Investors refer to the valuation of a company prior to receiving a round of investment as “pre-money.” Once funding occurs, at that instant, the value of the company rises by the amount of funding and the “post-money” value is determined. For example, a company valued at $1 million “pre-money” will be worth $1.2 million “post-money” after receiving a round of $200,000 in funding. The investor in that round owns one sixth of the company ($200,000 is one sixth of $1.2 million).
If a startup has no revenues, then valuation is subject to much negotiation and relies more on common practices of angel and venture capital investors. A “hot” company with patents or competitive advantages and potential for hundreds of millions of dollars in sales will certainly command a larger value than one with tens of millions in potential sales, but hard rules are difficult to establish in the investing industry. Angels commonly value seed-stage, concept-type firms at around $4 million while venture capitalists prefer to invest in early stage companies that they value at $10 million and higher.
Latest developments in angel financing
Angel investor groups have had a difficult time since the stock market debacle in early
2000. Many early stage companies lost customers or ran out of cash. Of those startups that survived, many had to reach out to venture capitalists who insisted on significantly reducing the ownership percentage of previous investors, including founders and angels.
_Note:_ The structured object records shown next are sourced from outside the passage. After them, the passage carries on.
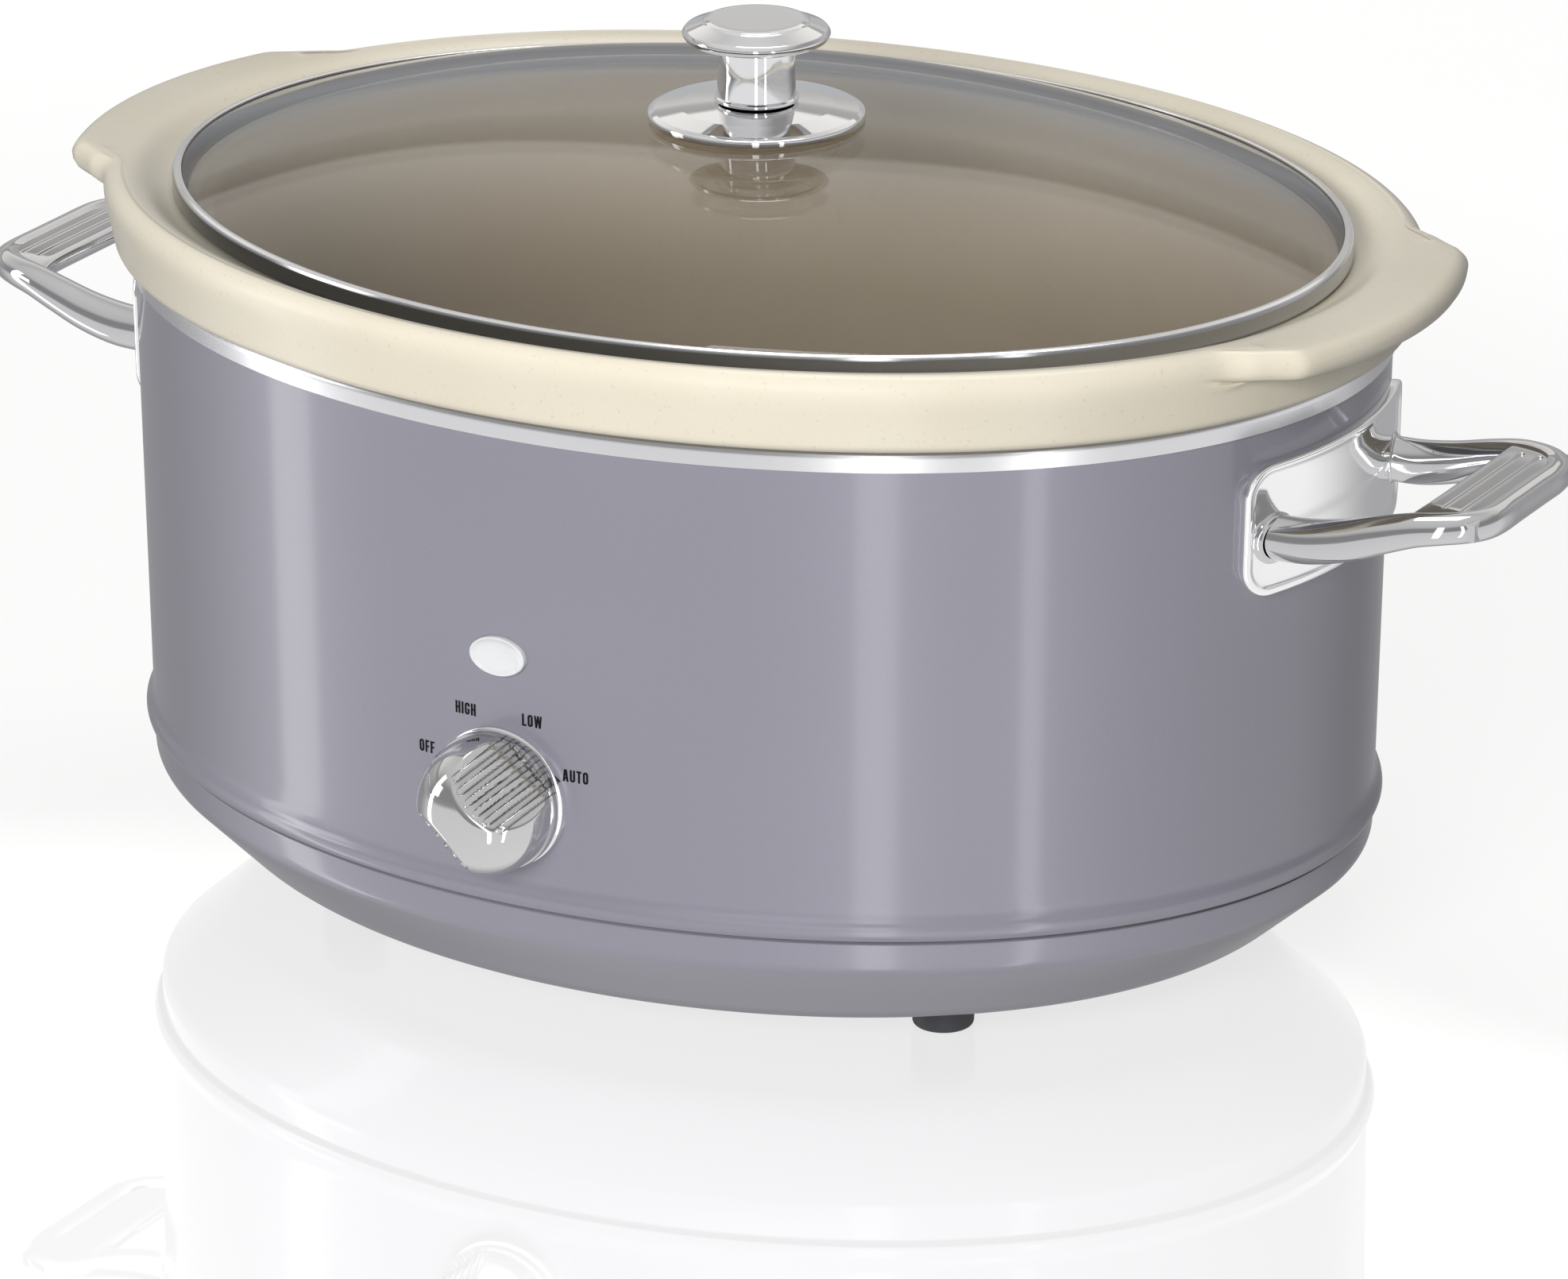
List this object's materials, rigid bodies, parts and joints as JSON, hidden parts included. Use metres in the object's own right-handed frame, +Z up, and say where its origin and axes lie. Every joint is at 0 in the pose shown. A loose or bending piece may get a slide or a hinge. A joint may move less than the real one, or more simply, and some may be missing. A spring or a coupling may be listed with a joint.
{
  "type": "slow cooker",
  "caption": "Oval slow cooker with a lift-out stoneware pot, a lift-off glass lid, side handles and a rotary heat switch.",
  "frame": {"origin": "on the table, under the middle of the cooker's oval", "axes": "+Z up, long side of the oval along X, control knob and lamp at the front (-Y), cord gland at the back (+Y)"},
  "size_m": [0.448, 0.3083, 0.24],
  "materials": {
    "shell_paint": "gloss metallic lilac-grey paint on sheet steel",
    "pan_paint": "gloss metallic lilac-grey paint on sheet steel",
    "bright_sheet": "bright rolled aluminised sheet",
    "mica_band": "thin sheet case round a mica heater",
    "plated_steel": "zinc-plated steel",
    "dark_moulding": "dark heat-resistant moulding",
    "fuse_ceramic": "white ceramic body",
    "white_moulding": "off-white moulding",
    "black_moulding": "black moulding",
    "bright_trim": "polished bright plating",
    "lens_plastic": "milky clear lens",
    "lamp_glass": "small neon lamp",
    "contact_brass": "plain brass",
    "foot_rubber": "dark grey rubber",
    "wire_brown": "brown wire sleeve",
    "wire_blue": "blue wire sleeve",
    "wire_red": "red wire sleeve",
    "wire_green": "green and yellow wire sleeve",
    "stoneware": "cream gloss glaze",
    "lid_glass": "clear toughened glass, very slightly smoky",
    "rim_steel": "polished stainless steel",
    "clear_washer": "clear silicone"
  },
  "bodies": {
    "base": {"outer_shell": "shell_paint", "base_pan": "pan_paint", "inner_liner": "bright_sheet", "heater_band": "mica_band", "heater_clamps": "plated_steel", "thermostat": "dark_moulding", "thermostat_bracket": "plated_steel", "thermal_fuse": "fuse_ceramic", "rotary_switch": "white_moulding", "switch_bracket": "plated_steel", "switch_nut": "plated_steel", "knob_bezel": "bright_trim", "indicator_lens": "lens_plastic", "lamp_holder": "white_moulding", "neon_lamp": "lamp_glass", "terminal_block": "white_moulding", "terminal_screws": "contact_brass", "cord_gland": "black_moulding", "gland_nut": "black_moulding", "earth_tag": "contact_brass", "tie_stud": "plated_steel", "tie_washer": "plated_steel", "tie_nut": "plated_steel", "foot_front_left": "foot_rubber", "foot_front_right": "foot_rubber", "foot_rear_left": "foot_rubber", "foot_rear_right": "foot_rubber", "foot_screws": "plated_steel", "handle_plate_left": "bright_trim", "handle_plate_right": "bright_trim", "handle_grip_left": "bright_trim", "handle_grip_right": "bright_trim", "handle_screws": "plated_steel", "handle_washers": "dark_moulding", "wire_live": "wire_brown", "wire_neutral": "wire_blue", "wire_heat": "wire_red", "wire_earth": "wire_green"},
    "crock": {"crock": "stoneware"},
    "lid": {"lid_glass": "lid_glass", "lid_rim": "rim_steel", "knob_plate": "bright_trim", "knob_stem": "bright_trim", "knob_cap": "bright_trim", "seal_washer": "clear_washer", "under_washer": "plated_steel", "lid_screw": "plated_steel"},
    "control": {"control_knob": "bright_trim", "switch_shaft": "plated_steel", "knob_spring_clip": "plated_steel"}
  },
  "joints": [
    {"name": "crock_lift", "type": "slide", "parent": "base", "child": "crock", "axis": [0, 0, 1], "range_m": [0, 0.17]},
    {"name": "lid_lift", "type": "slide", "parent": "crock", "child": "lid", "axis": [0, 0, 1], "range_m": [0, 0.12]},
    {"name": "knob_turn", "type": "hinge", "parent": "base", "child": "control", "pos_m": [0, -0.14, 0.0704], "axis": [0, 1, 0], "range_deg": [-20, 115]}
  ]
}
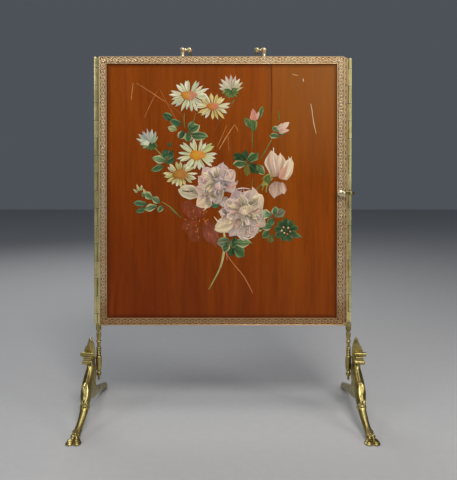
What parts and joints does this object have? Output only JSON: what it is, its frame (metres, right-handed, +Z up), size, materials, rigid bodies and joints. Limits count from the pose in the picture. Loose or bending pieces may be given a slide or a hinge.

During times of major decreases in startup valuations from one financing round to the next, the VCs’ basic message to earlier investors was “if you can’t invest in the company in this new round of financing to keep it alive, then you don’t deserve to own much of it.” This is similar to a poker game; those players who are unwilling to up the ante lose everything they placed in the pot in previous betting rounds. Tough, but fair.
Some of the larger angel groups have either formed their own funds or joint ventured with venture capital funds in order to ensure that young companies have the necessary funding in subsequent rounds to grow rapidly. Thus the angels are better able to monitor their investments as the startups achieve greater growth.
Tenex Greenhouse, for example, is an angel group in California that has launched a $20 million (target) venture fund using angel and institutional capital to support successful angel-funded startups. Tenex Greenhouse also offers intellectual capital, leveraging its members’ functional specialties and industry experience to provide support to funded startups.
The well known Band of Angels, started in 1995 in Silicon Valley, now has a $50 million VC fund with capital from institutional investors. From another perspective, VIMAC is a VC fund in Boston that has a network of over 200 angels who can co-invest on select deals, especially ones that require more advisory work.
One of the results of cross-fertilization of ideas and organizational structures among angels and VCs has been the emergence of typical financing terms. Exhibit 4 describes common financing terms offered by investors to entrepreneurs.
Milestone financing is becoming more common. Investors mitigate their risk by setting operational targets for the startup that need to be met before another portion of funding is made. The pricing and terms of the milestone funding is pre-set to avoid excessive legal costs.